PROBLEM TO SOLVE: Restate all of the data exactly.

AVAILABLE DATA:

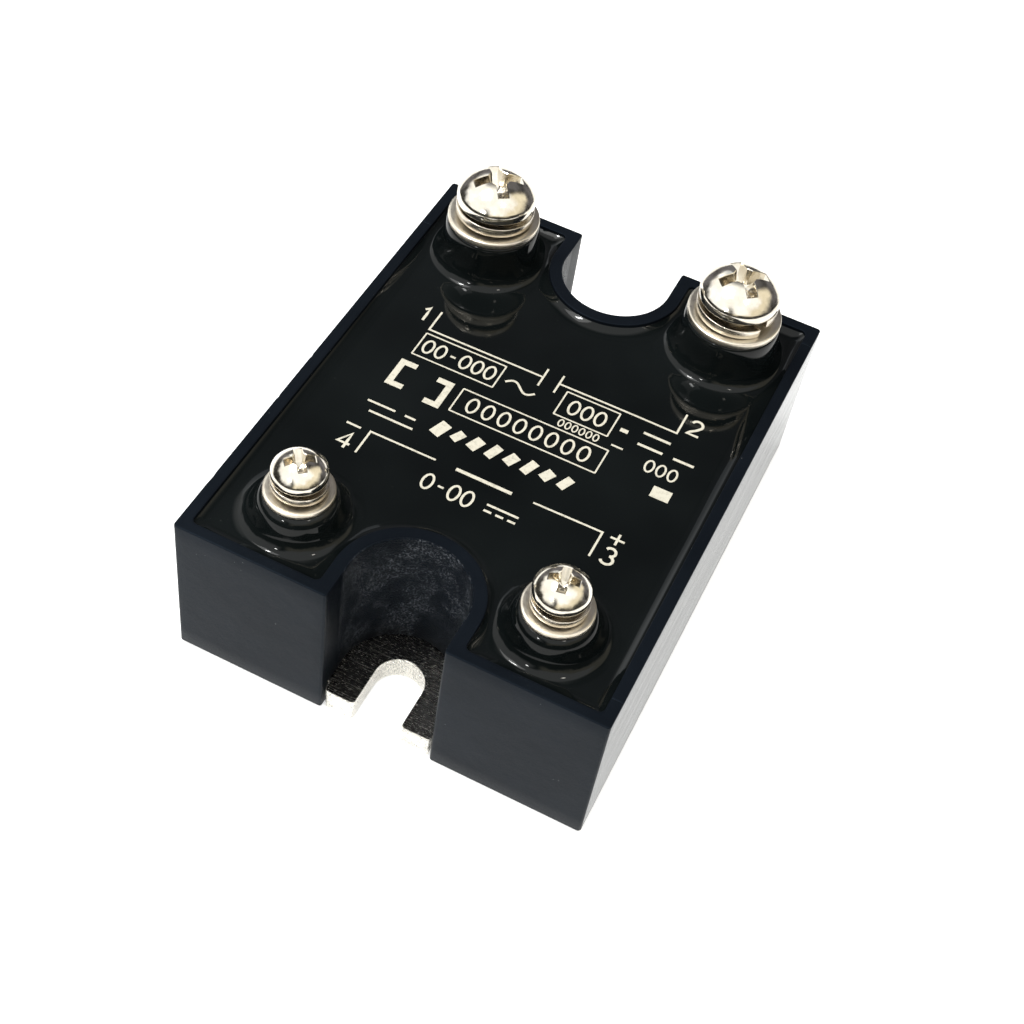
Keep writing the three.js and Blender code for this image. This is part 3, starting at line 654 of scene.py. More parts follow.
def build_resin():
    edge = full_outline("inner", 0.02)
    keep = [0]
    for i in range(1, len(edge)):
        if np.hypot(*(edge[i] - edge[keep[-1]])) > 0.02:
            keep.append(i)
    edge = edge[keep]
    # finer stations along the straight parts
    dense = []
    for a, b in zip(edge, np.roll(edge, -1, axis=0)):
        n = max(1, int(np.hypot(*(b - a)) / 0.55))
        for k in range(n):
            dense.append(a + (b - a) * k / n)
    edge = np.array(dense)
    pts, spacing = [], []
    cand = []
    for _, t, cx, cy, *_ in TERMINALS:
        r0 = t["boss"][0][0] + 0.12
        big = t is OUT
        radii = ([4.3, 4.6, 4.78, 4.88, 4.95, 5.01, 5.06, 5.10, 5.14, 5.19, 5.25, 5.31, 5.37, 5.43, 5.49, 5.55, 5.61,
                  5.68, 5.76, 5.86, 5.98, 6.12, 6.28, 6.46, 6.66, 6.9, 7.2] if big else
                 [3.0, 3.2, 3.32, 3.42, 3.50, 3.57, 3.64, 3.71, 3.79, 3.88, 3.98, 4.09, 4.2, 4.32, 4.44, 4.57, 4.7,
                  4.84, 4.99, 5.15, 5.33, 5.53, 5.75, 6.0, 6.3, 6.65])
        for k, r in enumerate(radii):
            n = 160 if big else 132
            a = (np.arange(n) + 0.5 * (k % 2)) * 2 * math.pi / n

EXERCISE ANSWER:
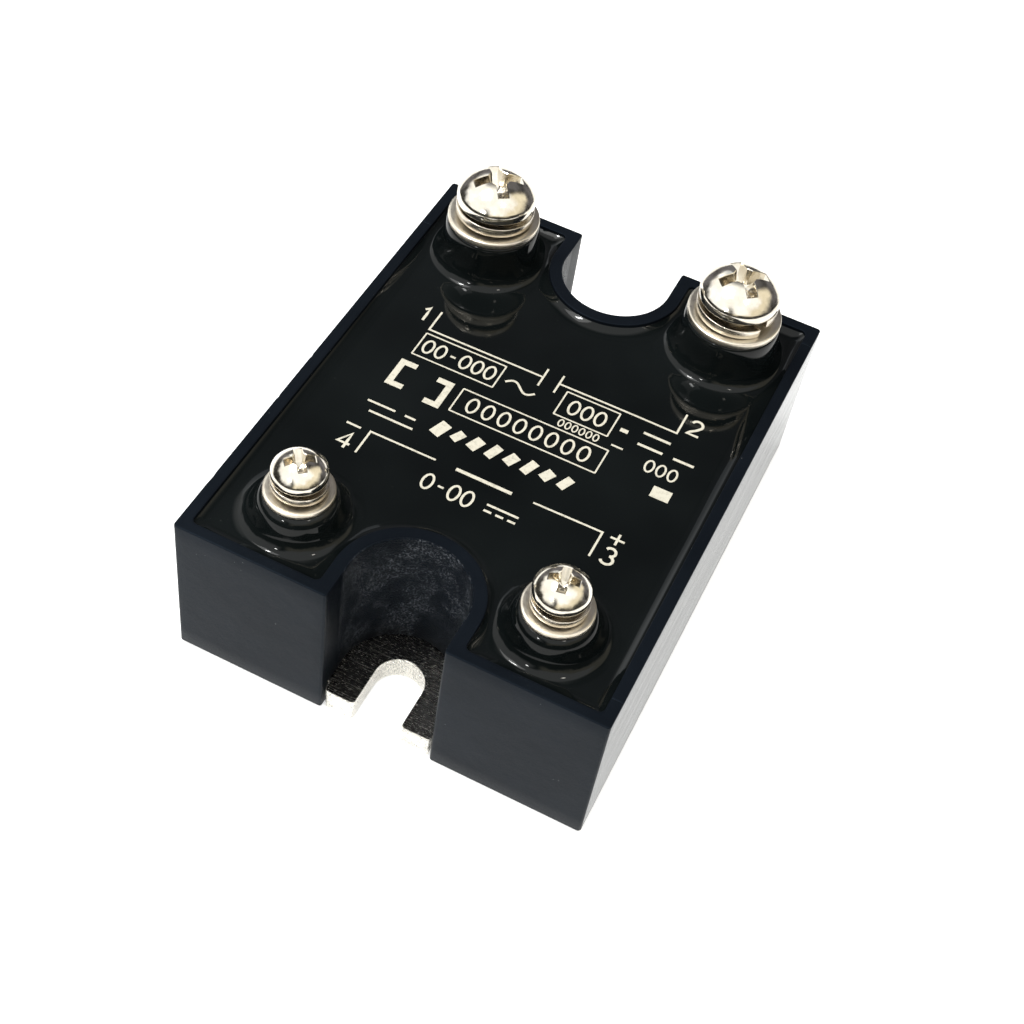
Keep writing the three.js and Blender code for this image. This is part 3, starting at line 654 of scene.py. More parts follow.
def build_resin():
    edge = full_outline("inner", 0.02)
    keep = [0]
    for i in range(1, len(edge)):
        if np.hypot(*(edge[i] - edge[keep[-1]])) > 0.02:
            keep.append(i)
    edge = edge[keep]
    # finer stations along the straight parts
    dense = []
    for a, b in zip(edge, np.roll(edge, -1, axis=0)):
        n = max(1, int(np.hypot(*(b - a)) / 0.55))
        for k in range(n):
            dense.append(a + (b - a) * k / n)
    edge = np.array(dense)
    pts, spacing = [], []
    cand = []
    for _, t, cx, cy, *_ in TERMINALS:
        r0 = t["boss"][0][0] + 0.12
        big = t is OUT
        radii = ([4.3, 4.6, 4.78, 4.88, 4.95, 5.01, 5.06, 5.10, 5.14, 5.19, 5.25, 5.31, 5.37, 5.43, 5.49, 5.55, 5.61,
                  5.68, 5.76, 5.86, 5.98, 6.12, 6.28, 6.46, 6.66, 6.9, 7.2] if big else
                 [3.0, 3.2, 3.32, 3.42, 3.50, 3.57, 3.64, 3.71, 3.79, 3.88, 3.98, 4.09, 4.2, 4.32, 4.44, 4.57, 4.7,
                  4.84, 4.99, 5.15, 5.33, 5.53, 5.75, 6.0, 6.3, 6.65])
        for k, r in enumerate(radii):
            n = 160 if big else 132
            a = (np.arange(n) + 0.5 * (k % 2)) * 2 * math.pi / n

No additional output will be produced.